* START *

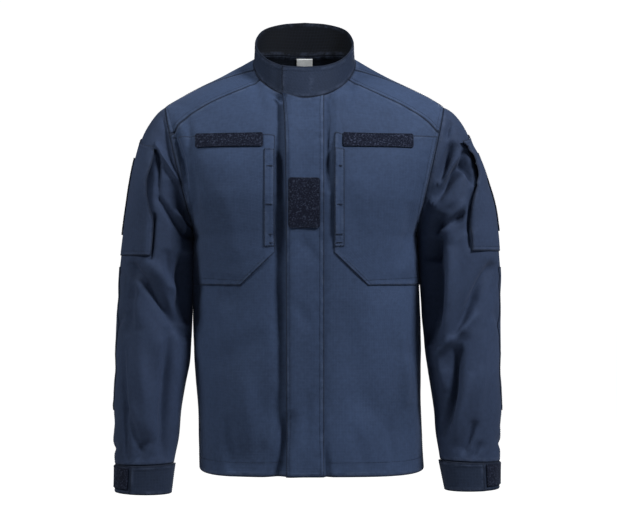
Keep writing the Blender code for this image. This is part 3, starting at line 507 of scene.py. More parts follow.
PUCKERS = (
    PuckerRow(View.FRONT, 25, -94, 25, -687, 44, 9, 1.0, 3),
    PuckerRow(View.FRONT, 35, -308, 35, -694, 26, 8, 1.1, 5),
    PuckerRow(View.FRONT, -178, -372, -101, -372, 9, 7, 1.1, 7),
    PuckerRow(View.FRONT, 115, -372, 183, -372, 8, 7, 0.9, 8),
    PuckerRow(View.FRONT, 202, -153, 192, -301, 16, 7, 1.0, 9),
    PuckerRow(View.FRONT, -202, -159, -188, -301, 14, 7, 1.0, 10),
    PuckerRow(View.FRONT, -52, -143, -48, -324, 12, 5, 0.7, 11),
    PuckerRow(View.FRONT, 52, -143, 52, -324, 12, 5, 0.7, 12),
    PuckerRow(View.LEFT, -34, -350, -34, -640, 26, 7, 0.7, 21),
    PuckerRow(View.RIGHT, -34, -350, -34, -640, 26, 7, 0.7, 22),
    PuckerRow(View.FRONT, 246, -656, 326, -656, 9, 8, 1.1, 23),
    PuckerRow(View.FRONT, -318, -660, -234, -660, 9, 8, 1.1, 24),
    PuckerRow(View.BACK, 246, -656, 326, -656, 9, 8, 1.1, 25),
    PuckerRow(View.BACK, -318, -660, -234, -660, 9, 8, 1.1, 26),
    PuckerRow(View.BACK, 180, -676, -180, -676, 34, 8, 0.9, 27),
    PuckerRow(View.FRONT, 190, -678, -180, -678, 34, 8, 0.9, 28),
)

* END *

• [Problem statement] All of the data must be returned exactly.

• [Right answer]
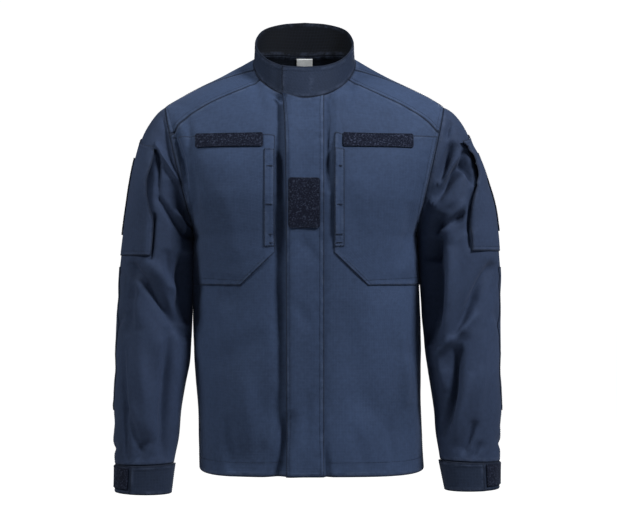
Keep writing the Blender code for this image. This is part 3, starting at line 507 of scene.py. More parts follow.
PUCKERS = (
    PuckerRow(View.FRONT, 25, -94, 25, -687, 44, 9, 1.0, 3),
    PuckerRow(View.FRONT, 35, -308, 35, -694, 26, 8, 1.1, 5),
    PuckerRow(View.FRONT, -178, -372, -101, -372, 9, 7, 1.1, 7),
    PuckerRow(View.FRONT, 115, -372, 183, -372, 8, 7, 0.9, 8),
    PuckerRow(View.FRONT, 202, -153, 192, -301, 16, 7, 1.0, 9),
    PuckerRow(View.FRONT, -202, -159, -188, -301, 14, 7, 1.0, 10),
    PuckerRow(View.FRONT, -52, -143, -48, -324, 12, 5, 0.7, 11),
    PuckerRow(View.FRONT, 52, -143, 52, -324, 12, 5, 0.7, 12),
    PuckerRow(View.LEFT, -34, -350, -34, -640, 26, 7, 0.7, 21),
    PuckerRow(View.RIGHT, -34, -350, -34, -640, 26, 7, 0.7, 22),
    PuckerRow(View.FRONT, 246, -656, 326, -656, 9, 8, 1.1, 23),
    PuckerRow(View.FRONT, -318, -660, -234, -660, 9, 8, 1.1, 24),
    PuckerRow(View.BACK, 246, -656, 326, -656, 9, 8, 1.1, 25),
    PuckerRow(View.BACK, -318, -660, -234, -660, 9, 8, 1.1, 26),
    PuckerRow(View.BACK, 180, -676, -180, -676, 34, 8, 0.9, 27),
    PuckerRow(View.FRONT, 190, -678, -180, -678, 34, 8, 0.9, 28),
)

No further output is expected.